>> BEGIN INFORMATION PROVIDED

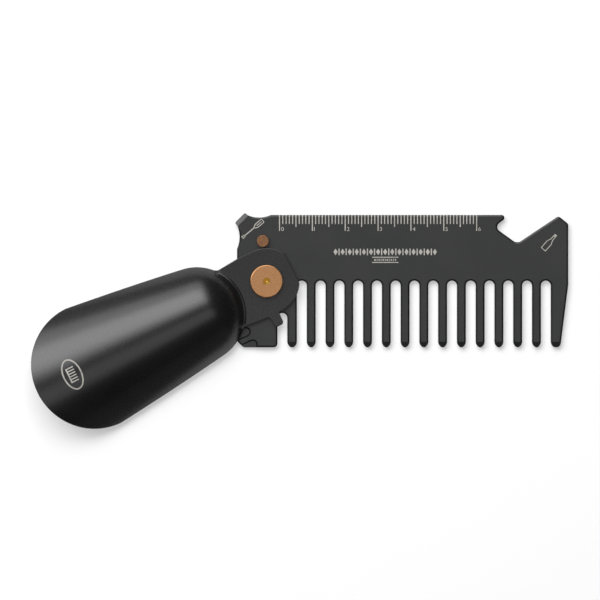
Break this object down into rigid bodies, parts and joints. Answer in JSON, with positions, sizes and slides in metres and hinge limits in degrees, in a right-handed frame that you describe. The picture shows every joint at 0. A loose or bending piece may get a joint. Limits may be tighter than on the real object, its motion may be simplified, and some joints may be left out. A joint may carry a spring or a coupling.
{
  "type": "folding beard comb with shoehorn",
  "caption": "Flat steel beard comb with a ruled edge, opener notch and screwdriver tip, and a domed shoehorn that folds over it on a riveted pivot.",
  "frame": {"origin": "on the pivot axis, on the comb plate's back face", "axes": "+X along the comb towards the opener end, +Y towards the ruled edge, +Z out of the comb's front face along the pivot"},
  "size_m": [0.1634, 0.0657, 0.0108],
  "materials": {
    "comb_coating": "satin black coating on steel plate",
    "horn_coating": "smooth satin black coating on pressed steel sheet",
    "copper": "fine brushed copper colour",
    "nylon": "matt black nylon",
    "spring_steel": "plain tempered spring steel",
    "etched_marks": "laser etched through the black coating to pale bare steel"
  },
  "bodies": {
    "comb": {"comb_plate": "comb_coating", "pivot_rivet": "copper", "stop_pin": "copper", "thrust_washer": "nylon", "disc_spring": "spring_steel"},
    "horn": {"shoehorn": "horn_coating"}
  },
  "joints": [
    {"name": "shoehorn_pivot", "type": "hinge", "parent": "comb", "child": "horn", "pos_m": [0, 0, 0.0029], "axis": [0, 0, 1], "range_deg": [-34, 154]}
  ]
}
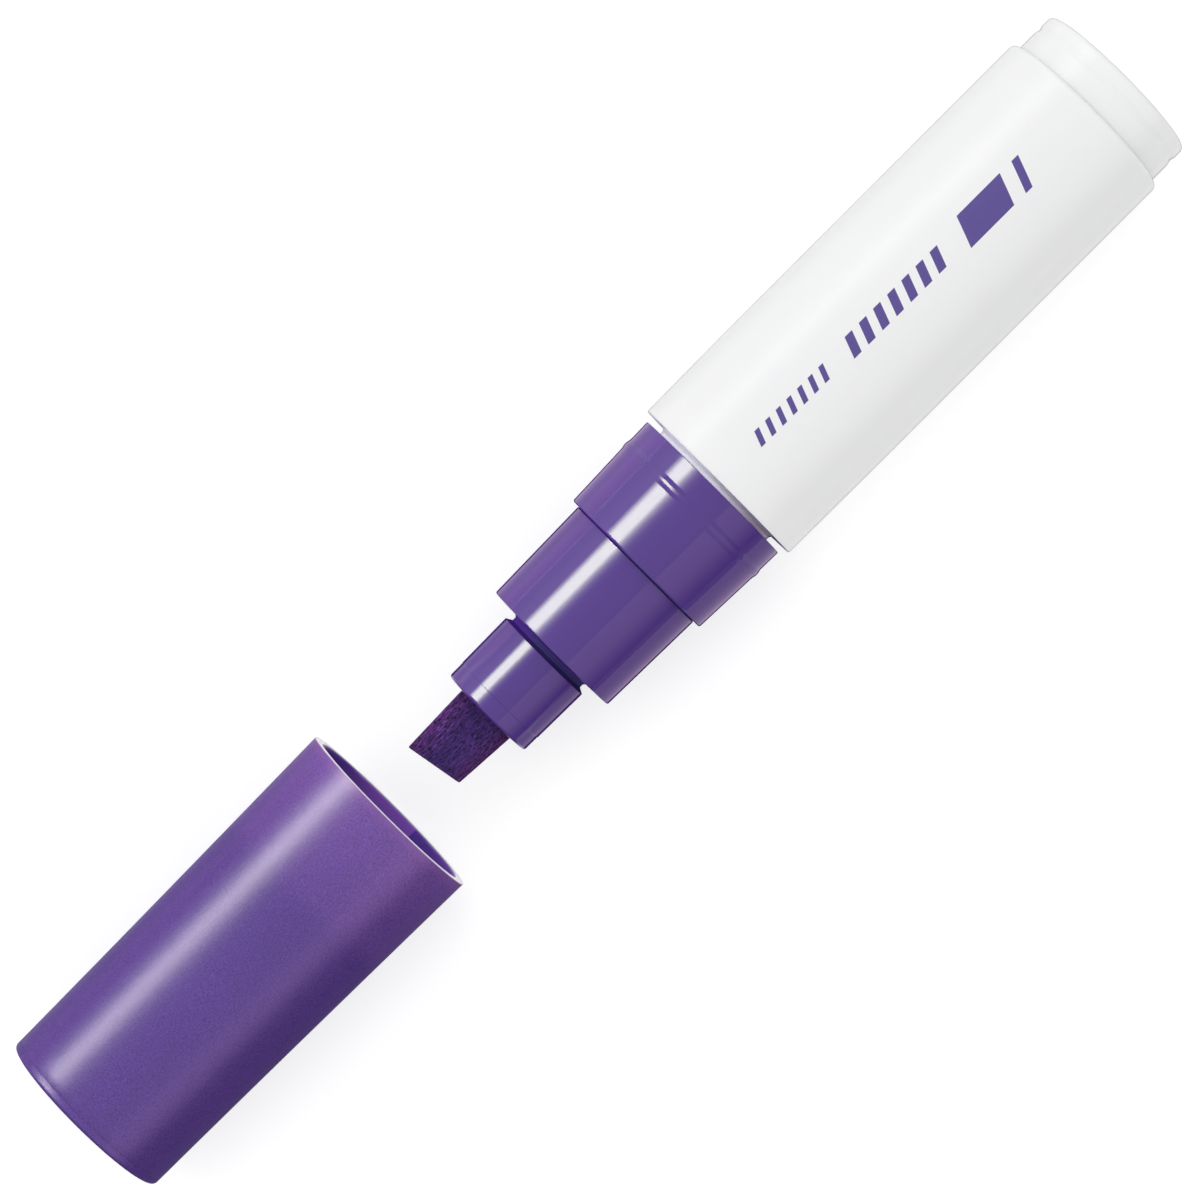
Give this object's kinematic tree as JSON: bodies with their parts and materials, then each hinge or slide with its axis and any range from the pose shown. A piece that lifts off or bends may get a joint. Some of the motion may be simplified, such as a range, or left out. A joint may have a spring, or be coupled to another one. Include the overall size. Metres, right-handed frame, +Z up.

>> END INFORMATION PROVIDED

_DESCRIPTION OF THE TASK_: Determine how many of the lines above hold the word "piece", and output that number by itself.

_FINAL RESULT_: 2